Wednesday, February 9, 2011

ARE YOU READY TO BE AN EMPTY-NESTER?

Q&A – How Can I Stop Feeling Lonely?
Daily Inspiration
John H. Sklare, Ed.D, LifeScript Personal Coach
Published March 27, 2008
Reviewed John H. Sklare, Ed.D

Q: This past week has been really rough. My oldest daughter graduated from college and moved 17 hours away, and my second child is a college freshman at a school two hours away. The nights are so lonely after work, and I cry at the drop of a hat. I spent years going to both of my children’s school activities. I know I just need to keep busy, but a person can only clean and watch TV so much. My husband has adjusted to the children being out of the house, but I just can’t relax or even go to sleep without crying.

-Barb L.

A: Hi Barb,

There are a lot of mothers whose ears just perked up when they read your question. The empty-nest syndrome is an intensely emotional issue that many parents, primarily women, experience when their children leave home and begin making a life of their own. There are some very common symptoms of this syndrome, and you describe them perfectly, Barb. You feel as if your usefulness has ended and experience a deep sense of loneliness, loss and excessive crying.

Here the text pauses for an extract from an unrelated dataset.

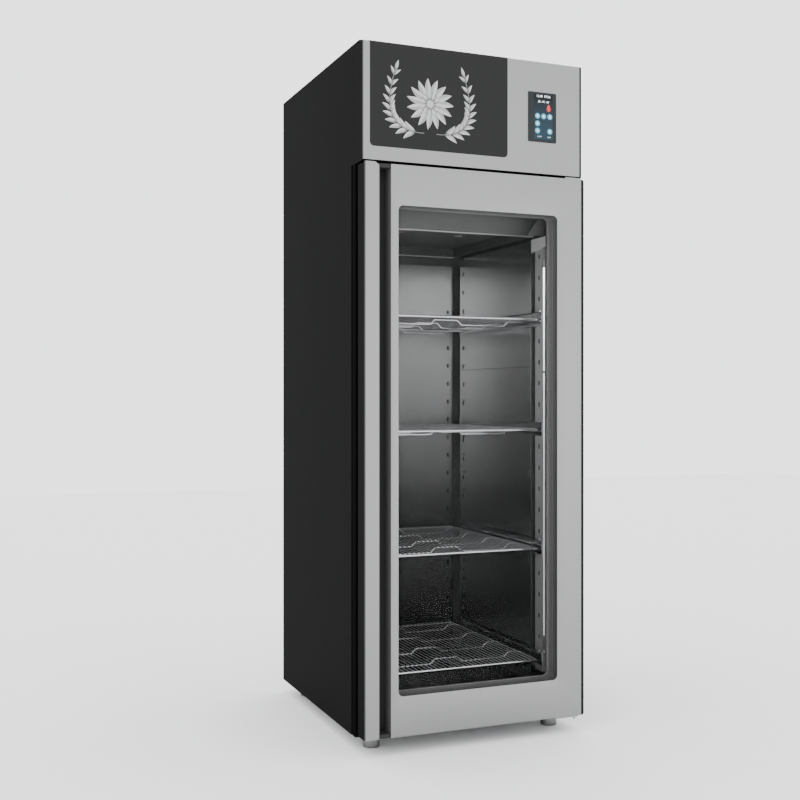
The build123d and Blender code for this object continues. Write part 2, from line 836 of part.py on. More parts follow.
for number, level in enumerate(shelf_heights, 1):
    with BuildPart() as shelf:
        border_x = shelf_width / 2 - border_wire
        border_front = shelf_y + border_wire
        border_back = shelf_y + shelf_depth - border_wire
        with BuildLine():
            FilletPolyline(
                (-border_x, border_front, level),
                (border_x, border_front, level),
                (border_x, border_back, level),
                (-border_x, border_back, level),
                radius=border_bend,
                close=True,
            )
        with BuildSketch(Plane(origin=(0, border_front, level), z_dir=(1, 0, 0))):
            Circle(border_wire)
        sweep()
        for share in cross_setback_shares:
            cross_y = shelf_y + share * shelf_depth
            cross_z = level + cross_rise
            with BuildLine():
                route = [(x * cross_end, cross_y, cross_z - drop * cross_drop) for x, drop in cross_shares]
                FilletPolyline(*route, radius=cross_bend)
            with BuildSketch(Plane(origin=(-cross_end, cross_y, cross_z), z_dir=(1, 0, 0))):
                Circle(cross_wire)
            sweep()
        grid_start = (0, shelf_y + border_wire, level + grid_rise)
        with BuildSketch(Plane(origin=grid_start, x_dir=(1, 0, 0), z_dir=(0, 1, 0))):
            with GridLocations(2 * border_x / grid_gaps, 0, grid_gaps - 1, 1):
                Circle(grid_wire)
        extrude(amount=shelf_depth - 2 * border_wire)
    save(shelf, f"shelf_{number}")


# Light strips stand in front of the racks
led_width = 17
led_depth = 13
led_floor_gap = 120
led_top_gap = 180
diffuser_sheet = 1.5
diffuser_rim = 2
led_y = header_y + post_setback - led_width
led_low_z = cavity_floor_z + led_floor_gap
led_high_z = cavity_top_z - led_top_gap

with BuildPart() as led_profiles:
    for side in (-1, 1):
        slab((side * rack_x, led_y, led_low_z), (side * (rack_x + led_depth), led_y + led_width, led_high_z))
save(led_profiles, "led_profiles")

with BuildPart() as led_diffusers:
    for side in (-1, 1):
        slab(
            (side * rack_x, led_y + diffuser_rim, led_low_z + diffuser_rim),
            (side * (rack_x - diffuser_sheet), led_y + led_width - diffuser_rim, led_high_z - diffuser_rim),
        )
save(led_diffusers, "led_diffusers")

# Evaporator under the ceiling, behind a sloped cover
cover_side_gap = 9
cover_top_setback = 101
cover_setback = 140
cover_drop = 105
cover_lip = 12
cover_recess = 34
cover_back_gap = 1
fan_x = -150
fan_setback = 330
fan_hole = 90
fan_reach = 80
fan_hub = 18
fan_hub_depth = 20
fan_chord = 40
fan_blade_sheet = 1.5
fan_blades = 5
fan_blade_pitch = 28
shaft_radius = 3
guard_sheet = 3
guard_radius = 98
guard_rings = 6
guard_ring_width = 4
guard_hub = 24
guard_spoke = 6
motor_radius = 22
motor_length = 24
shaft_length = 46
cover_half = rack_x - cover_side_gap
cover_y = header_y + cover_setback
cover_back_y = rear_panel_y - cover_back_gap
cover_low_z = cavity_top_z - cover_drop
tray_z = cover_low_z + cover_recess
fan_y = header_y + fan_setback


def cover_wedge(half, inset, low_z, mode=Mode.ADD):
    """The space behind the evaporator cover's sloped face down to a height, or a cut of it."""
    top_y = header_y + cover_top_setback + inset
    slope = (cover_setback - cover_top_setback) / cover_drop
    end_y = cover_back_y - inset
    with BuildSketch(Plane.YZ.offset(-half)) as wedge:
        with BuildLine() as outline:
            Polyline(
                (top_y, cavity_top_z),
                (top_y + slope * (cavity_top_z - low_z), low_z),
                (end_y, low_z),
                (end_y, cavity_top_z),
                close=True,
            )
        make_face(outline.line)
    extrude(wedge.sketch, amount=2 * half, mode=mode)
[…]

Many people seek counseling during this time as a way to help them cope and move on, but most seem to adjust over time. The bottom line, however, is that the time has come to find new purpose and new ways to spend your time. Cleaning and watching TV is just not going to be that helpful. Staying in touch with your children by phone and email is a great idea, but you must be careful not to smother them. After all, successful parenting should lead a child to the front door eventually. Consider doing volunteer work, develop a new hobby, or even get involved in an online support group for other parents also dealing with the empty-nest syndrome. And I’m sure there will be many suggestions in the comment section of this page from mothers who share your agony and feel your pain. The bottom line, however, is that your situation is absolutely survivable, Barb. But only you can find what will help you transition into the next phase of your life. Focusing on how much you miss the past will only exacerbate your pain and extend your misery. But a combination of anticipating the future and taking positive action will go a long way toward helping you take a step forward.

Wishing You Great Health,
Dr. John H. Sklare
www.innerdiet.com

MY THOUGHTS

this is a reality.a harsh one but a reality nevertheless. some parents are so scared of becoming empty-nesters they plot ways to keep their adult children at home. very selfish.

i know it's hard. i don't have kids of my own but i can't help being lonely when my nieces start spending less and less time in my bedroom. because they are moving into teenage life, their world is expanding. and fast. i have to remind myself that this is something that can't be stopped. and i thank God for the chance to be with them while they were kids.